Mas não se trata apenas de «encontrar as pessoas certas para os lugares certo. Trata-se de conseguir fazer passar a mensagem correcta. No fundo, resumiu, «propósito é a palavra de ordem. Os jovens querem mudar o mundo e se acreditarem que conseguem esforçam-se bastante».

Jacques van den Broek acrescentou que a maioria das pessoas percebe que a tecnologia vai alterar o seu trabalho a curto prazo e que estas mudanças são uma preocupação, porque muitos receiam não ter as competências necessárias para os novos empregos. «As pessoas estão muito inseguras com o futuro, porque sentem que o empregador não vai tomar conta delas para a vida e não fazem ideia do que vai acontecer.» Só que, na realidade, «essa não é uma responsabilidade da chefia».

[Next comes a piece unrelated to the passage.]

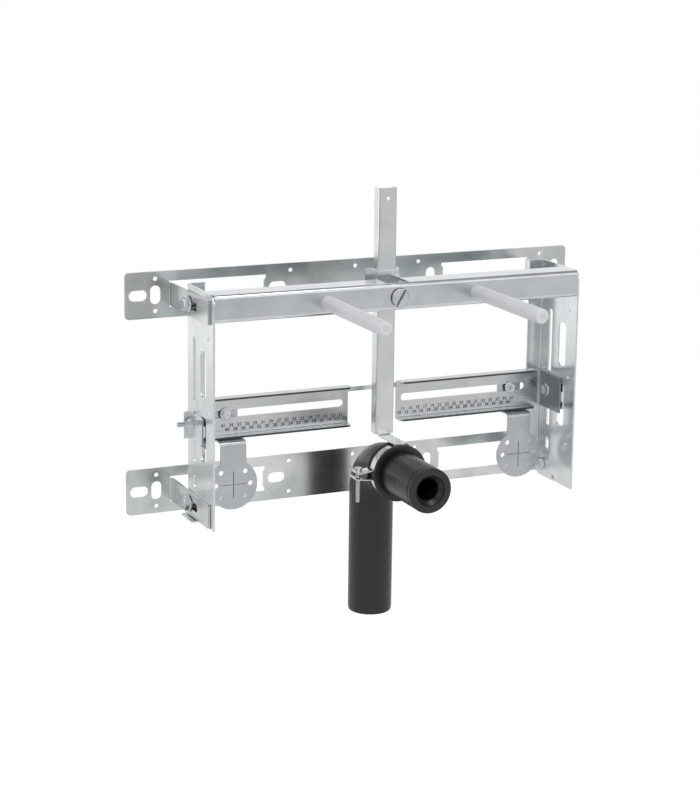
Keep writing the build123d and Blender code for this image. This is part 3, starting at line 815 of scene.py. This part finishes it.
SCALE_START, SCALE_STEP, SCALE_COUNT = 34 * MM, 4.7 * MM, 32
FIRST_NUMBER = 10
UPPER_ROW, LOWER_ROW = -138.8 * MM, -143.2 * MM  # tops of the two rows of numbers
RAIL_FACE = -52.8 * MM  # front of the slotted rails' web
TEXT_SIZE = 3.9 * MM * 1.35  # the digits are 3.9 mm high, and the font's size is 1.35 of that
INK_SPREAD = 0.11 * MM  # how far the ink runs past each stroke's edge
INK_THICKNESS = 0.05 * MM


def printed_number(value, x, top):
    """A number's mesh, flat against the rail's face: its text turned up to look at the room."""
    words = bpy.data.curves.new("number", "FONT")
    words.body, words.size, words.extrude = str(value), TEXT_SIZE, INK_THICKNESS / 2
    words.align_x, words.align_y, words.resolution_u = "CENTER", "TOP", 2
    words.offset = INK_SPREAD
    holder = bpy.data.objects.new("number", words)
    mesh = bpy.data.meshes.new_from_object(holder)
    place = Matrix.Translation((x, RAIL_FACE - INK_THICKNESS / 2, top))
    mesh.transform(place @ Matrix.Rotation(math.pi / 2, 4, "X"))
    bpy.data.objects.remove(holder)
    bpy.data.curves.remove(words)
    return mesh


for side in SIDES:
    sign = -1 if side == "left" else 1
    numbers = bmesh.new()
    for i in range(SCALE_COUNT):
        x = sign * (SCALE_START + i * SCALE_STEP)
        number = printed_number(FIRST_NUMBER + i, x, UPPER_ROW if i % 2 else LOWER_ROW)
        numbers.from_mesh(number)
        bpy.data.meshes.remove(number)
    scale_mesh = bpy.data.meshes.new(f"{side}_rail_scale")
    numbers.to_mesh(scale_mesh)
    numbers.free()
    scale = put_in(f"{side}_rail_scale", scale_mesh)
    scale_mesh.materials.append(SCALE_INK)
    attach(scale, "tap_carrier")

# ---------------------------------------------------------------- sheet pieces kept from the CAD

SHEET_FINISHES = {
    WALL_RAIL_STEEL: ("upper_wall_rail", "lower_wall_rail"),
    CROSSBAR_STEEL: ("crossbar", "tie_strip"),
    UPRIGHT_STEEL: ("left_upright", "right_upright", "left_clamp_plate", "right_clamp_plate"),
    CHANNEL_STEEL: ("drain_channel", "channel_guide", "clamp_foot"),
    CARRIER_STEEL: ("left_slotted_rail", "right_slotted_rail"),
    PLATE_STEEL: ("left_tap_plate", "right_tap_plate"),
}
EDGE_ROUND = 0.25 * MM  # a punched and tumbled edge
FLAT_ANGLE, EDGE_ANGLE = math.radians(1), math.radians(40)


def soften_edges(sheet, material):
    """A kept CAD solid gets its finish, and round edges that catch the light.

    Its triangles are welded and those of one plane are merged first, so flat sheet stays flat right
    up to its bends.
    """
    for slot in sheet.material_slots:
        slot.material = material
    weld = sheet.modifiers.new("weld", "WELD")
    weld.merge_threshold = 0.002 * MM
    flats = sheet.modifiers.new("flats", "DECIMATE")
    flats.decimate_type, flats.angle_limit = "DISSOLVE", FLAT_ANGLE
    bevel = sheet.modifiers.new("edges", "BEVEL")
    bevel.width, bevel.segments = EDGE_ROUND, 2
    bevel.limit_method, bevel.angle_limit = "ANGLE", EDGE_ANGLE
    normals = sheet.modifiers.new("normals", "WEIGHTED_NORMAL")
    normals.keep_sharp = False


for material, names in SHEET_FINISHES.items():
    for name in names:
        soften_edges(frame["nodes"][name], material)

# ---------------------------------------------------------------- studio

# Brightness, against 1 for the white backdrop behind the wall
ROOM_LEVEL, FRONT_LIGHT, CEILING, END_LEVEL = 0.68, 1.15, 0.38, 0.75

world = bpy.data.worlds.new("soft_studio")
world.use_nodes = True
tree = world.node_tree
tree.nodes.clear()
# The backdrop's side and the room's side each have their brightness by height, which is the
# direction's Z. A long soft light on the room's side and a dim ceiling draw the dark and the bright
# line along each upper bend, and below the lights the room is a softer grey than the backdrop. What
# the camera sees is plain white.
STUDIO_SIDES = (
    ((0.34, 1.0), (0.50, CEILING)),
    ((0.02, ROOM_LEVEL), (0.10, FRONT_LIGHT), (0.58, FRONT_LIGHT), (0.70, CEILING)),
)
direction = add(tree, "ShaderNodeTexCoord").outputs["Generated"]
axes = add(tree, "ShaderNodeSeparateXYZ", {0: direction}).outputs
levels = []
for stops in STUDIO_SIDES:
    ramp = add(tree, "ShaderNodeValToRGB", {"Fac": axes["Z"]})
    elements = ramp.color_ramp.elements
    ramp.color_ramp.interpolation = "EASE"
    for i, (height, level) in enumerate(stops):
        # A new ramp has two stops already
        stop = elements[i] if i < 2 else elements.new(height)
        stop.position, grey = height, level / FRONT_LIGHT
        stop.color = (grey, grey, grey, 1)
    levels.append(ramp.outputs["Color"])
towards_room = add(
    tree,
    "ShaderNodeMapRange",
    {"Value": axes["Y"], "From Min": 0.1, "From Max": -0.55},
    interpolation_type="SMOOTHSTEP",
).outputs[0]
around_it = add(tree, "ShaderNodeMix", {0: towards_room}, data_type="RGBA")
for end, level in zip(("A", "B"), levels):
    tree.links.new(level, around_it.inputs[end])
# The two ends of the studio are dimmer
sideways = add(tree, "ShaderNodeMath", {0: axes["X"]}, operation="ABSOLUTE").outputs[0]
strength = add(
    tree,
    "ShaderNodeMapRange",
    {
        "Value": sideways,
        "From Min": 0.65,
        "From Max": 0.95,
        "To Min": FRONT_LIGHT,
        "To Max": FRONT_LIGHT * END_LEVEL,
    },
).outputs[0]
# Three dark screens, each with its direction, how far it is full and where it ends, and its level.
# The left ends of the wall rails and of the crossbar reflect the first one. The second one shows in
# the corners between sheets, such as beside the right upright, where the light turns twice. The
# third one draws a dark line along the left front bends and down the left of the drain pipe.
SCREENS = (
    ((0.27, -0.945, -0.17), 0.03, 0.13, 0.62),
    ((-0.485, -0.85, -0.22), 0.07, 0.20, 0.28),
    ((-0.97, -0.15, -0.18), 0.12, 0.42, 0.30),
)
for toward, full, end, level in SCREENS:
    apart = add(tree, "ShaderNodeVectorMath", {0: direction, 1: toward}, operation="DISTANCE")
    sockets = {"Value": apart.outputs["Value"], "From Min": full, "From Max": end, "To Min": level}
    screened = add(tree, "ShaderNodeMapRange", sockets, interpolation_type="SMOOTHSTEP").outputs[0]
    strength = add(
        tree, "ShaderNodeMath", {0: strength, 1: screened}, operation="MULTIPLY"
    ).outputs[0]
soft = add(
    tree, "ShaderNodeBackground", {"Color": around_it.outputs["Result"], "Strength": strength}
)
plain = add(tree, "ShaderNodeBackground", {"Color": (1, 1, 1, 1), "Strength": 1.0})
seen = add(tree, "ShaderNodeLightPath").outputs["Is Camera Ray"]
shown = add(tree, "ShaderNodeMixShader", {0: seen, 1: soft.outputs[0], 2: plain.outputs[0]})
add(tree, "ShaderNodeOutputWorld", {"Surface": shown.outputs[0]})
bpy.context.scene.world = world

LAMP_AIM = (0, -0.1, -0.1)


def soft_box(name, place, size, power):
    """A square soft lamp that faces the part, with its side in metres and its power in watts."""
    lamp = bpy.data.lights.new(name, "AREA")
    lamp.size, lamp.energy = size, power
    holder = put_in(name, lamp)
    holder.location = place
    ahead = Vector(LAMP_AIM) - Vector(place)
    holder.rotation_euler = ahead.to_track_quat("-Z", "Y").to_euler()


soft_box("soft_box_left", (-2.1, 0.7, 0.3), 1.6, 7)
soft_box("soft_box_above", (0.3, -0.9, 1.9), 1.0, 12)

# The camera sees the floor lifted to white, with its shadow, and polished metal a little less so
CAMERA_LIFT, METAL_LIFT = 0.46, 0.18
FLOOR_LEVEL, FLOOR_RADIUS, FLOOR_CORNERS = -0.62, 2.4, 64

floor_material, tree, shader = start_material(
    "matt_white_floor",
    Base_Color=linear("F4F4F3"),
    Roughness=0.9,
    Emission_Color=(1, 1, 1, 1),
)
path_kind = add(tree, "ShaderNodeLightPath").outputs
in_metal = add(
    tree, "ShaderNodeMath", {0: path_kind["Is Glossy Ray"], 1: METAL_LIFT}, operation="MULTIPLY"
).outputs[0]
lift = add(
    tree,
    "ShaderNodeMath",
    {0: path_kind["Is Camera Ray"], 1: CAMERA_LIFT, 2: in_metal},
    operation="MULTIPLY_ADD",
)
tree.links.new(lift.outputs[0], shader.inputs["Emission Strength"])
turn = around(FLOOR_CORNERS)
rim = np.column_stack(
    (FLOOR_RADIUS * np.cos(turn), FLOOR_RADIUS * np.sin(turn), np.full(len(turn), FLOOR_LEVEL))
)
floor_mesh = bpy.data.meshes.new("floor")
floor_mesh.from_pydata(rim, [], [list(range(FLOOR_CORNERS))])
floor_mesh.materials.append(floor_material)
floor = put_in("floor", floor_mesh)

bpy.context.scene.view_settings.view_transform = "Standard"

Por outro lado, continuou, as empresas e decisores políticos têm a responsabilidade de repensar a forma como o trabalho está organizado e passar das palavras aos actos, ajudando os trabalhadores a encontrar um equilíbrio entre a vida pessoal e profissional. «A sociedade média está sob pressão, mas os profissionais de 'primeira linha', aqueles que criam novas soluções, podem estar descansadas. É uma óptima época. Estão todos à procura deles. Mas há que ter em conta «é que o mercado não necessita apenas de high skills. Há também que ter consciência que, por vezes, é preciso despedir pessoas.»

Reafirmando que os medos são infundados, o responsável reiterou que «os empregos não vão desaparecer, mas sim mudar». Além disso, não tem dúvidas de que o factor humano continuará a estar no topo das prioridades e acredita mesmo que a tecnologia pode ser usada para potenciá-lo.